Historically, cruelty has always marked prison administration. We have records of brutality in prisons stretching over all written history, and including practically every nation of which we have written records. Prison brutality is both continuous and universal. Publicity, public indignation, investigation, removal of officials, and the institution of reform methods have, up to the present time, been ineffective in eliminating brutality from prison administration.
A prison is primarily a grouping of human beings involving problems of cooperation and discipline. As such, it gives room for the play of all the various emotions and instincts common to man in any other grouping. There is, however, one striking difference. This difference is that the man in the prison, just because he is shut out and away from the world, is forced, so to speak, to become a closer neighbor to himself, and therefore exhibits most of the instincts and passions, the loves and hates, the boldness and the fear, common to men, but in a more intense, more direct, and less concealed way. A prison is, in a sense, the greatest laboratory of human psychology that can be found. It compels men to live social lives—for man lives primarily by being social—under unsocial conditions, and it therefore strains to the breaking point those things that come naturally to people in a free environment.

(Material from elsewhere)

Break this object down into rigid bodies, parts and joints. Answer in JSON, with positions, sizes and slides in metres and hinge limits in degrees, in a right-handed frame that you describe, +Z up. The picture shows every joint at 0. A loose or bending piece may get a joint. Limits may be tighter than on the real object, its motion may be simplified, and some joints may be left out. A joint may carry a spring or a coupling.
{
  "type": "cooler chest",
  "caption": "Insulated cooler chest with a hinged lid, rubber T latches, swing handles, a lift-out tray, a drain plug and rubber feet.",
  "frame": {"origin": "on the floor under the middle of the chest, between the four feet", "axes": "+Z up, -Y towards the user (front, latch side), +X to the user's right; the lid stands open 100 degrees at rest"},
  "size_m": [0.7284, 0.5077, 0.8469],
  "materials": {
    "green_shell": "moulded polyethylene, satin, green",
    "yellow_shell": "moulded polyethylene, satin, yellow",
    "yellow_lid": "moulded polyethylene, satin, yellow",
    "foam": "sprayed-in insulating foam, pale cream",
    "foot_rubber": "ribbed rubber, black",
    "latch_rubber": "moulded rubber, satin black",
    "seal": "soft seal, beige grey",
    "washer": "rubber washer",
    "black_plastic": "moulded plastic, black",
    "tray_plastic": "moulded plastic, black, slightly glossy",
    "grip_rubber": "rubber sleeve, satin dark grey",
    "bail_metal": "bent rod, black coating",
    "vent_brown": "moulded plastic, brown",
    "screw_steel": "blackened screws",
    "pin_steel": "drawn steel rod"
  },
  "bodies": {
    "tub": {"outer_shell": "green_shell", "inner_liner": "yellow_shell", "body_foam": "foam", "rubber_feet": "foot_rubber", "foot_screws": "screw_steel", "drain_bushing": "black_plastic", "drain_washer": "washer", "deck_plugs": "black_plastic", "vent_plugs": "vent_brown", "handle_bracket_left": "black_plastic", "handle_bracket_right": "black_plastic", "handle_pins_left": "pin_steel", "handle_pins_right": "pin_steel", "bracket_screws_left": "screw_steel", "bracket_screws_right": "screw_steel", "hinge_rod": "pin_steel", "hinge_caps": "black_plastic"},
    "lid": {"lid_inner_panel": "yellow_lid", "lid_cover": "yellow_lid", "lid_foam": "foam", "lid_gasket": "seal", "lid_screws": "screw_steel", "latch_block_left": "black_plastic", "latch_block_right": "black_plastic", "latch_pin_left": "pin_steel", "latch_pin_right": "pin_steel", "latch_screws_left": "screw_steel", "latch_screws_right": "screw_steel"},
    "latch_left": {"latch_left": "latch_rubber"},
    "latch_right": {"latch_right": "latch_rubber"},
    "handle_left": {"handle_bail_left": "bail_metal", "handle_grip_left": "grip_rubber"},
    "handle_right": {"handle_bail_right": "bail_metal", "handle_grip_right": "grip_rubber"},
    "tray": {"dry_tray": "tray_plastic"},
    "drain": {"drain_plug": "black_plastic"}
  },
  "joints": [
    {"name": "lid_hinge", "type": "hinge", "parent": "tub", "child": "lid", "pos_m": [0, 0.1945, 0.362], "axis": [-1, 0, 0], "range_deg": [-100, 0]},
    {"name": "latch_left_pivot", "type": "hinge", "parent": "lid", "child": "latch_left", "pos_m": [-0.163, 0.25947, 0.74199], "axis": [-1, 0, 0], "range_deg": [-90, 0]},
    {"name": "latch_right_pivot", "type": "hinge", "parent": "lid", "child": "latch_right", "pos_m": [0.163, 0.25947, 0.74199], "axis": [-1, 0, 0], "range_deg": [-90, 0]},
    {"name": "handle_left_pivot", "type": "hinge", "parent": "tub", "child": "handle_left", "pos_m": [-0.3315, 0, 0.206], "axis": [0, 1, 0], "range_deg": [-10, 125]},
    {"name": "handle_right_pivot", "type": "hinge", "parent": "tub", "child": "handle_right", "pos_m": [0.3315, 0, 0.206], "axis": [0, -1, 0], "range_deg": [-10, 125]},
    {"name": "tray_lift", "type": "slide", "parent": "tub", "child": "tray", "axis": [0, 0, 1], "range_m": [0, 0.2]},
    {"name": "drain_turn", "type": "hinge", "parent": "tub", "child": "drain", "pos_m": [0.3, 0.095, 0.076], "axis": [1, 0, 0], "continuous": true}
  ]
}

The fact that men are more sensitive, more self-conscious, more suspicious, more intensely filled with craving, more passionately devoted in hate and in love, just because most of these emotions are expressed in idea rather than in fact,—makes the prison a grouping of men requiring very delicate and sympathetic treatment. This is the general background which must be taken into consideration in the discussion of prison administration, and in any analysis of the forces that lead toward prison brutality. Like every human grouping, the prison group is complex, and all that one may hope to do in an analysis is to describe what seem the most important elements in the situation.
Our approach to the criminal is the first element in any consideration of prison brutality. It is obvious that somehow or other our feeling about the criminal is different from our feeling about other members of the community. We feel differently about him because we are under the impression, that he is a being distinctly different from ourselves. Just why he is different, or just in what degree he is different, or whether the difference is really one that is basic in the man himself rather than in our assumption about the man, does not concern the average person. We know that he is different. This belief is common to most people, and, in general, it is shared by officials concerned with prison administration.

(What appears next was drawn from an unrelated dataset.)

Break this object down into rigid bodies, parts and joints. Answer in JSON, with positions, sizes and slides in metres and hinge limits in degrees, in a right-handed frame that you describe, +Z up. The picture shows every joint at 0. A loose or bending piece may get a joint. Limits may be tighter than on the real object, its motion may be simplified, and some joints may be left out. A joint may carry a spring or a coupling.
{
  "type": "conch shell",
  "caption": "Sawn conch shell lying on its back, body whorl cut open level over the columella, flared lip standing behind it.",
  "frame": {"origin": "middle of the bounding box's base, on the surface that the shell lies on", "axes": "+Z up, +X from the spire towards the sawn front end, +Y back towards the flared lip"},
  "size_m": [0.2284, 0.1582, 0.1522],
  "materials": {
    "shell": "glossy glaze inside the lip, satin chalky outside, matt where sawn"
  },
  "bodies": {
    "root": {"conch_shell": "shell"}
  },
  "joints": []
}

The elements that go to the making of this attitude may broadly be described in the following terms. The first apparent fact is that we do not ordinarily distinguish between the thing a man has done and the man himself. We tend to translate a single isolated act into a whole being, forgetting all of the man s past, with its innumerable unrecorded emotions and deeds. We make the crime and the man synonymous. In common parlance we say that the man who has stolen is a thief, and the man who has committed murder is a murderer, summarizing all of the man in terms of the single fact with which we are impressed. We thus seem to transfuse the one act which we do not like into all of the man, who may, apart from that one act, be a very lovable person, and we place him in a category distinctly outside the pale of common association and consideration. He is different. Not only different, but he is worse. Any treatment which would seem unfair and unjust for people 'like ourselves' seems, even to the best of us, less unfair, less unjust, for him whom we have classified as different from and worse than ourselves.

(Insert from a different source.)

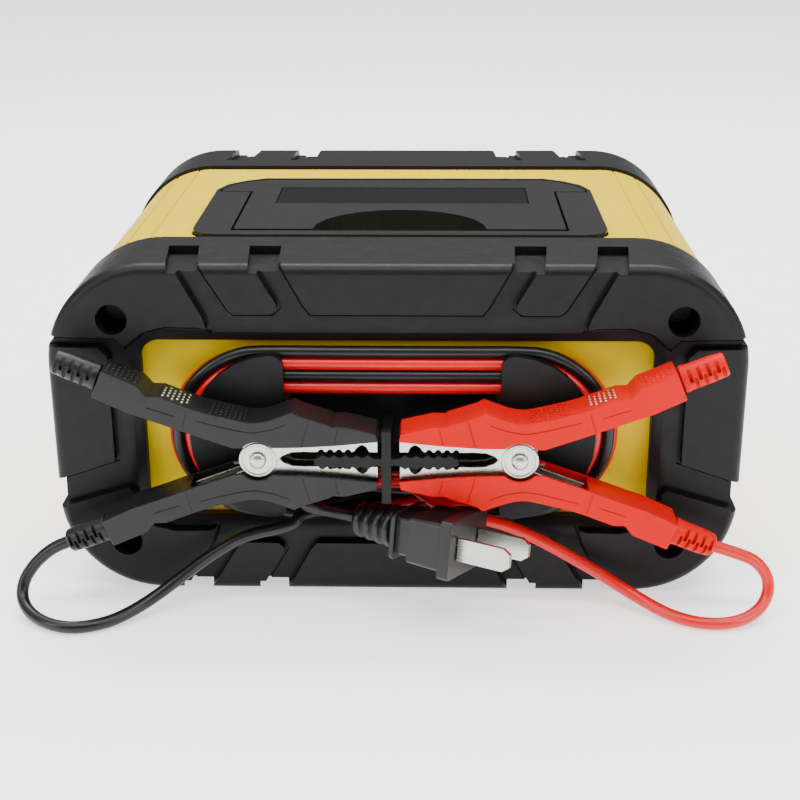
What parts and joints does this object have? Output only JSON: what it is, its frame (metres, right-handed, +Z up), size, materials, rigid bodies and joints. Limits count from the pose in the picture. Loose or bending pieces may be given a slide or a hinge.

To this, may be added three other and closely related influences which tend to strengthen the feeling of difference, and to justify methods of approach which are not in common use for people not so classified. The first of these three influences is undoubtedly the feeling that the man who is in himself bad is socially undesirable. A criminal is not only a bad man in moral evaluation, but he is a bad man socially. He is not fit, to put it in colloquial terms, to associate with other people better than himself, because he may make them bad; or, in other words, he is felt to be unsocial and deserving of some method of exclusion from the community of 'good' people who may suffer from contamination if he is lot loose.
The second, and, to some people, a very important consideration is the fact that a man who is a criminal is not only bad, not only unsocial, but also a man who has broken the law. This may not only involve a very strong emotional reaction for people to whom the law generally is a rather vague and sacred summary of all things forbidden, but it is undoubtedly a forceful fact in the life and the emotional reactions of officials, whose habitual business is centered about the enforcement of the law. A crime to them may, in fact, primarily be a violation of the law. In other words, apart from any 'badness' or 'unsociability' in the official immediately concerned, the breaking of the law may in itself create an emotional bias sufficient to carry a condemnation which, to ordinary people, is carried by 'badness' and 'social undesirability.
There is yet a third element, which, in a measure differing in different groups, contributes materially to the general conviction that the criminal is a sinful and vicious person. I refer to the general confusion in the minds of religious people between crime and sin. While not all crimes are considered sins, and not all sins are recognized as crimes, yet for most purposes there is a sufficient overlapping to add the flavor of sin and its consequences to the act of the criminal.
A criminal, to the ordinary person, is thus bad, unsocial, a violator of law, and a sinner as well. Provision is made in these four categories for the possibility of condemnation by almost every member of the community.
I have placed these considerations first, not because they are first in importance, but because they tend to define the approach toward the criminal, on the part of the officials who are to care for him during the period of punishment, expiation, or reform, or whatever you choose to consider the purpose of confinement. I say the purpose of confinement, because in ordinary criminal procedure confinement comes first and is the basis for punishment or reform.